In conclusion, substantial evidence supports the circuit court's determination that the divorce settlement agreement had been crafted to transfer the husband's interest in the marital assets to the wife with an actual intent to hinder, delay, or defraud the bank based upon the circuit court's consideration of the factors provided by § 8–9A–4(b). The circuit court's judgment is not clearly erroneous, without supporting evidence, manifestly unjust, or against the great weight of the evidence. Odom v. Hull, 658 So.2d 442, 444 (Ala. 1995). Therefore, the judgment is affirmed.

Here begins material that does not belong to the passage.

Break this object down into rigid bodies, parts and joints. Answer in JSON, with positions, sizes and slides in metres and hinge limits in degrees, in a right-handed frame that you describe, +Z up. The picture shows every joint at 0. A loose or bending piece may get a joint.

1. No issue regarding a fraudulent transfer of cash assets had been raised in the pleadings; however, the judgment reads, in pertinent part:“At trial, after ․ testimony [regarding the husband's and the wife's joint banking accounts], [the bank] moved orally to amend its AMENDED COMPLAINT to include a fraudulent transfer claim regarding [the wife]'s removing [the husband]'s name from one or more accounts. Thus, the Court CONSIDERS [the bank]'s fraudulent-transfer claim as to these accounts was tried by express and/or implied consent of all parties.”(Capitalization in original.) The transcript does not include any oral motion. However, because the wife has not raised any issue regarding the accuracy of the circuit court's conclusion that the issue had been tried by the consent of the parties, we need not consider it. See Gary v. Crouch, 923 So.2d 1130, 1136 (Ala. Civ. App. 2005) (explaining that “arguments not raised by the parties [on appeal] are waived”).
2. See also Morris v. Nance, 132 Or. App. 216, 224, 888 P.2d 571, 576 (1994) (citing Matter of Holloway, 955 F.2d 1008, 1011 (5th Cir. 1992) ) (holding that, in some circumstances, a former spouse of debtor can be an insider).
Thompson, P.J., and Pittman, Moore, and Donaldson, JJ., concur.